First, I set up a filter in Paris at 0° and one in London at 30°, and we send entangled photons through one at a time as above. Let’s say we run this experiment 1,000,000 times – we send 1,000,000 pairs of entangled photons through the filters. 1/2 of the time, the one in Paris is transmitted, and of those times that it’s transmitted, 1/4 of the time the one in London is also transmitted, so 1/8 of the time during the entire experiment, each photon is transmitted. Just as above – exact same experiment I already described, no new math here.

At this point, I’d like to add a touch of clarity that I haven’t seen before in another explanation – I’ll explicitly talk about each photon having a boolean variable for whether it passes through each filter – we’ll create a separate variable for each filter. A is the first variable - A is true if and only if the photon did (or would have) been transmitted by a filter at 0°. B likewise for 30°, and C for 60°.

So, again, let’s look at the above experiment that we just did. We only need, for the sake of Bell’s theorem to make sense, to look at the instances of the photons going through both filters - and furthermore, we only need to look at the London photons in particular.

Now, looking at the 1/8 of the times that both photons were transmitted, what can we say about the London photons? They were transmitted by a 30° filter, so we can say that B is true. Futhermore, they were entangled with a photon in Paris that was transmitted by a 0° filter, and you’ll recall from above that that means that if the London photon was measured by a 0° filter, it would have been absorbed – every time they’re measured at the same angle, they have opposite result – so that means A is false.

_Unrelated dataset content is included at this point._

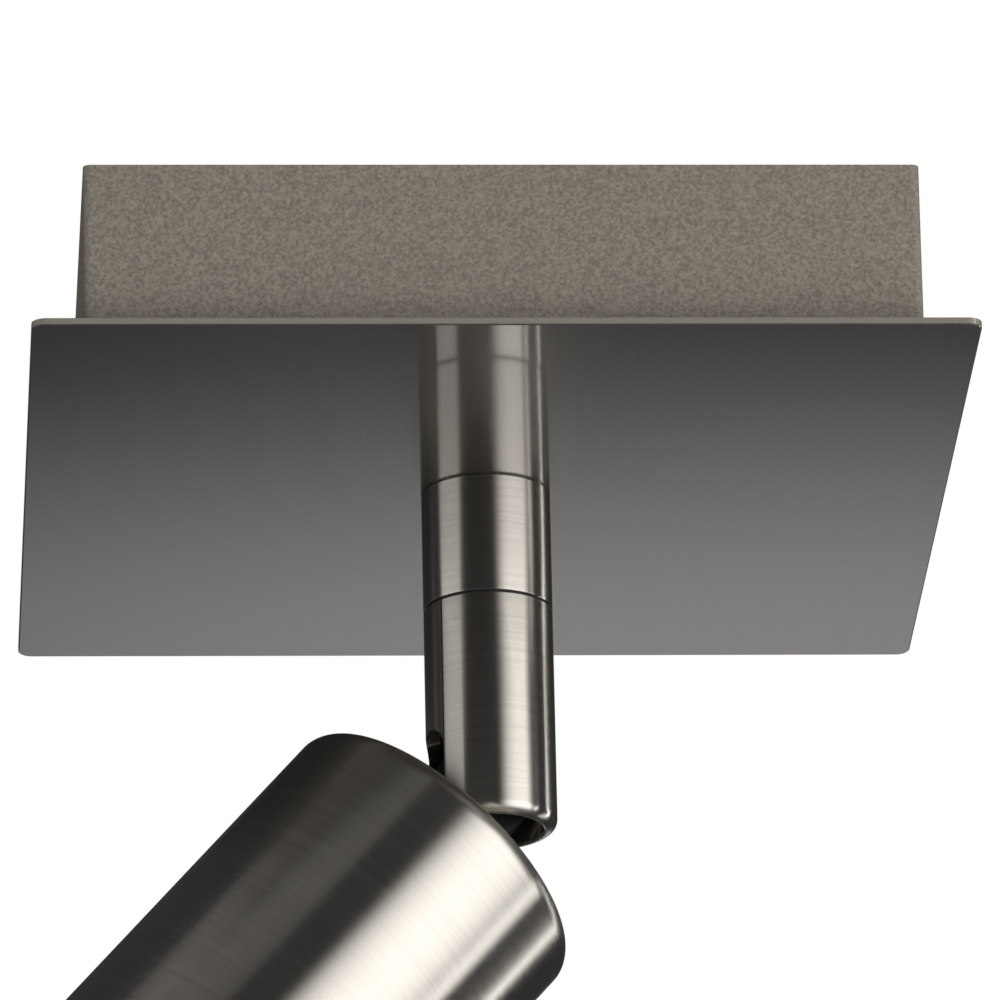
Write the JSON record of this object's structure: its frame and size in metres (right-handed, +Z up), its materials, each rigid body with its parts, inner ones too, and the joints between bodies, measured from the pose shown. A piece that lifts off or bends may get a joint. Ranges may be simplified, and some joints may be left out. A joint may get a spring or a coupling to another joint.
{
  "type": "ceiling spotlight",
  "caption": "Single ceiling spotlight: square canopy under a brushed square plate, short swivel stem, and a cylindrical head that tilts on a slotted knuckle.",
  "frame": {"origin": "centre of the ceiling plane, where the top of the canopy and of the bracket meet the ceiling", "axes": "+Z up into the ceiling; the canopy's sides lie along X and Y; the head leans towards -X and the fixture is seen from -Y"},
  "size_m": [0.1679, 0.15, 0.1844],
  "materials": {
    "canopy_paint": "fine textured warm grey paint",
    "brushed_nickel": "brushed satin nickel",
    "zinc_steel": "bright zinc plate",
    "black_metal": "black satin coating",
    "black_nylon": "moulded, matt",
    "terminal_plastic": "moulded, off-white",
    "brass": "bare",
    "lead_brown": "brown silicone insulation",
    "lead_blue": "blue silicone insulation",
    "lead_green_yellow": "green insulation with a yellow stripe",
    "ceramic": "glazed ceramic",
    "lamp_white": "white coated",
    "board_aluminium": "white solder mask on aluminium",
    "diode_yellow": "phosphor",
    "lens_clear": "clear, moulded"
  },
  "bodies": {
    "base": {"canopy_box": "canopy_paint", "face_plate": "brushed_nickel", "stem_upper": "brushed_nickel", "ceiling_bracket": "zinc_steel", "bracket_nuts": "zinc_steel", "canopy_screws": "zinc_steel", "plate_studs": "zinc_steel", "plate_nuts": "zinc_steel", "terminal_screws": "zinc_steel", "terminal_fixing_screw": "zinc_steel", "earth_washer": "zinc_steel", "earth_screw": "zinc_steel", "threaded_nipple": "zinc_steel", "nipple_washer": "zinc_steel", "nipple_nut": "zinc_steel", "stop_pin": "zinc_steel", "swivel_spring": "zinc_steel", "swivel_nut": "zinc_steel", "swivel_washer": "black_nylon", "nipple_bush": "black_nylon", "terminal_block": "terminal_plastic", "terminal_barrels": "brass", "lead_live": "lead_brown", "lead_neutral": "lead_blue", "lead_earth": "lead_green_yellow"},
    "swivel": {"stem_lower": "brushed_nickel", "tilt_fork": "black_metal", "fork_set_screw": "zinc_steel", "pivot_screw": "zinc_steel", "pivot_nut": "zinc_steel", "pivot_washers": "black_nylon", "swivel_lead_live": "lead_brown", "swivel_lead_earth": "lead_green_yellow", "swivel_lead_neutral": "lead_blue"},
    "head": {"tilt_knuckle": "black_metal", "shank_washer": "zinc_steel", "shank_nut": "zinc_steel", "lamp_housing": "brushed_nickel", "socket_bracket": "zinc_steel", "earth_tag_rivet": "zinc_steel", "lamp_holder": "ceramic", "holder_contacts": "brass", "holder_screws": "zinc_steel", "head_lead_live": "lead_brown", "head_lead_neutral": "lead_blue", "head_lead_earth": "lead_green_yellow"},
    "lamp": {"lamp_shell": "lamp_white", "lamp_board": "board_aluminium", "lamp_diodes": "diode_yellow", "lamp_lens": "lens_clear", "lamp_pins": "brass"}
  },
  "joints": [
    {"name": "stem_pan", "type": "hinge", "parent": "base", "child": "swivel", "pos_m": [0, 0, -0.0515], "axis": [0, 0, 1], "range_deg": [-165, 165]},
    {"name": "head_tilt", "type": "hinge", "parent": "swivel", "child": "head", "pos_m": [0, 0, -0.0828], "axis": [-0.1736, 0.9848, 0], "range_deg": [-41.2, 48.8]},
    {"name": "lamp_twist", "type": "hinge", "parent": "head", "child": "lamp", "pos_m": [0, 0, -0.0828], "axis": [-0.6487, -0.1144, -0.7524], "range_deg": [0, 20]}
  ]
}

Using Einsteins assumptions and the results of this experiment, we can say that for 1/8 of photons, A is false, B is true, and (C can either be true or false).

Now we do our next experiment: in Paris, we now set the filter at 30°, and in London at 60°. Again, 1,000,000 trials. 1/2 of the photons are transmitted in Paris, and of the times that the one in Paris is transmitted, 1/4 of the time the one in London is also transmitted. So 1/8 of the time, they’re both transmitted.

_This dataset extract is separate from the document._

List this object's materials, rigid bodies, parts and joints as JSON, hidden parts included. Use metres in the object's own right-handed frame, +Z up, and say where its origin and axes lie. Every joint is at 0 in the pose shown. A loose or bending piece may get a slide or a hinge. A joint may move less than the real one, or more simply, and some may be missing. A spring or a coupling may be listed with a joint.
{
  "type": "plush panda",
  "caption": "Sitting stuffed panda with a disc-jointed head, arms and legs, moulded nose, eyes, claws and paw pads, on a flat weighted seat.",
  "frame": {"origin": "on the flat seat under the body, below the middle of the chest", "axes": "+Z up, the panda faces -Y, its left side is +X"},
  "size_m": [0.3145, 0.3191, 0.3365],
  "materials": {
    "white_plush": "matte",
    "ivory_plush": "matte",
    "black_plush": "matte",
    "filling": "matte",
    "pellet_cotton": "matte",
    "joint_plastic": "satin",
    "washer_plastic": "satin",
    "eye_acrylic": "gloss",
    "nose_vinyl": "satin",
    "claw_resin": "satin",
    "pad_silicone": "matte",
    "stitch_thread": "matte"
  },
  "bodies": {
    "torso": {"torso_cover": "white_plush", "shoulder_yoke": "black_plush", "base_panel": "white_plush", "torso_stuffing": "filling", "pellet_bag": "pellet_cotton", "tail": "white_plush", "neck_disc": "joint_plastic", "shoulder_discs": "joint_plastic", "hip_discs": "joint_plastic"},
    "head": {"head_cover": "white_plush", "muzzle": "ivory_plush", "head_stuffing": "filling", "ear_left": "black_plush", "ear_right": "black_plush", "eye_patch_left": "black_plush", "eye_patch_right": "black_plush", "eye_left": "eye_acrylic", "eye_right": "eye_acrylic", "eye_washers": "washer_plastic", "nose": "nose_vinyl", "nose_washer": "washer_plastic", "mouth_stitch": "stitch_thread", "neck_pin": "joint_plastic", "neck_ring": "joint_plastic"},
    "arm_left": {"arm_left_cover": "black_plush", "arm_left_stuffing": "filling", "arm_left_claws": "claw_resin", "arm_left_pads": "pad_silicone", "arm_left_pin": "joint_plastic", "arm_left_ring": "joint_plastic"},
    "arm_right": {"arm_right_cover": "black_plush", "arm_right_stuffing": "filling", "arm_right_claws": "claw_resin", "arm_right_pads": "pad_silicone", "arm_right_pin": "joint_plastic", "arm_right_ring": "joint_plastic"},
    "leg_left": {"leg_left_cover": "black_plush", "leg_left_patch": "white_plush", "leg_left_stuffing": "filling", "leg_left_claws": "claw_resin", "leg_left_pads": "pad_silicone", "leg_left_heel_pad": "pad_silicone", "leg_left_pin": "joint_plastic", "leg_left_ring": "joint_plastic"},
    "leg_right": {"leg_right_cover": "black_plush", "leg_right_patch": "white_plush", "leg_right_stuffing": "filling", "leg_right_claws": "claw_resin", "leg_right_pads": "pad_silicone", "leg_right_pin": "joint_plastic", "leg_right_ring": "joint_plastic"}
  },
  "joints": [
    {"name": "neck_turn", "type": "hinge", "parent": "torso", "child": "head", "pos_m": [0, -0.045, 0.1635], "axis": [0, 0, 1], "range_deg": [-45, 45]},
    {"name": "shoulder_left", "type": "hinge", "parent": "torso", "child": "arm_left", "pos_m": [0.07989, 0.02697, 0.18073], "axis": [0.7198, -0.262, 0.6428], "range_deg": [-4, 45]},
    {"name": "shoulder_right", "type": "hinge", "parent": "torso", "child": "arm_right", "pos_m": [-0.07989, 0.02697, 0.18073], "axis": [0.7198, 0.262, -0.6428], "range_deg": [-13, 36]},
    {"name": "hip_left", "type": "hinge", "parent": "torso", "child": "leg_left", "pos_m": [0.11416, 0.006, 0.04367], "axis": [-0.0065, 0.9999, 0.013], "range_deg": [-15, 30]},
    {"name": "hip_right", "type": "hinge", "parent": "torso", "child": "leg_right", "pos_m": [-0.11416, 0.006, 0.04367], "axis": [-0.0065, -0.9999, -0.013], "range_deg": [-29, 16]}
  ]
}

Using the exact same logic as before, we can say that for 1/8 of photons, (A can be true or false), B is false and C is true.

Now our final experiment: in Paris, we set the filter at 0°, and in London at 60°. 1,000,000 trials. 1/2 of the photons are transmitted in Paris, and of the times it’s transmitted in Paris, 3/4 of the time it’s also transmitted in London. So, 3/8 of the time it’s transmitted in both Paris and London.

Again, exact same logic as before, for 3/8 of photons, A is false, (B can be true or false), and C is true.

Now, I’ll lay out the important details again for absolute clarity:

Using EPR assumptions, we can interpret the results of these experiments as so:

[1] for 1/8 of photons, A is false, B is true, and (C can either be true or false).

[2] for 1/8 of photons, (A can be true or false), B is false and C is true.

[3] for 3/8 of photons, A is false, (B can be true or false), and C is true.

Now, you have to look really closely to see the problem. It’s not immediately obvious to most people what the problem with this is – it sure as hell wasn’t immediately obvious to me.

In each of the experiments, one variable is unmeasured. In the last experiment, B was unmeasured. B corresponds, again, to the question ‘Will this photon pass through a filter at 30°?’ Einstein’s assumption is that, for any given photon, this variable has a preexisting real value – we didn’t measure it, but that obviously doesn’t mean it doesn’t exist. So, for some of those photons in group [3], B is true, and for some of them, B is false. Right? And it has to have some value – mutually exclusive, mutually exhaustive. Law of non-contradiction and law of excluded middle.

So we can assume using Einstein’s assumptions that, of the ones in group [3], some have B as true and some have B as false. Let’s look at the ones that are true: the ones for which B is true, we already know that A is false and C is true. Interestingly, that makes them photons that would fit into group [1], right? For a photon to be in group [1], A has to be false and B has to be true, and C can be anything. We know that the A value is false, and we’re talking about those photons for which the B value is true. So, for all photons in group [3] who’s B value is True, they are also group [1] photons.

The remaining group [3] photons, the ones for which B is false, on the other hand, fit into group [2] for the same reasons. To fit into group [2], C has to be true and B has to be false – A can be anything. So, for all photons in group [3] who’s B value is False, they are also group [2] photons.

3/8 of photons are in group [3]. Some of those photons are also members of group [1], and the remaining are also members of group [2]. So, for 3/8 of photons, they all have to fit in either group [1] or group [2].

But group [1] only comprises 1/8 of photons, and group [2] only comprises 1/8 of photons as well. That means that, of all photons, only 2/8 can fit into either group [1] or group [2]. So how can what I just said be possible? How can we say of the 3/8 of photons that are in group [3], that they’re also either part of group [1] or group [2] depending on their B variable? It’s probabilistically impossible. But it’s also necessary given Einstein’s assumptions.

Einstein’s assumptions are wrong. QED.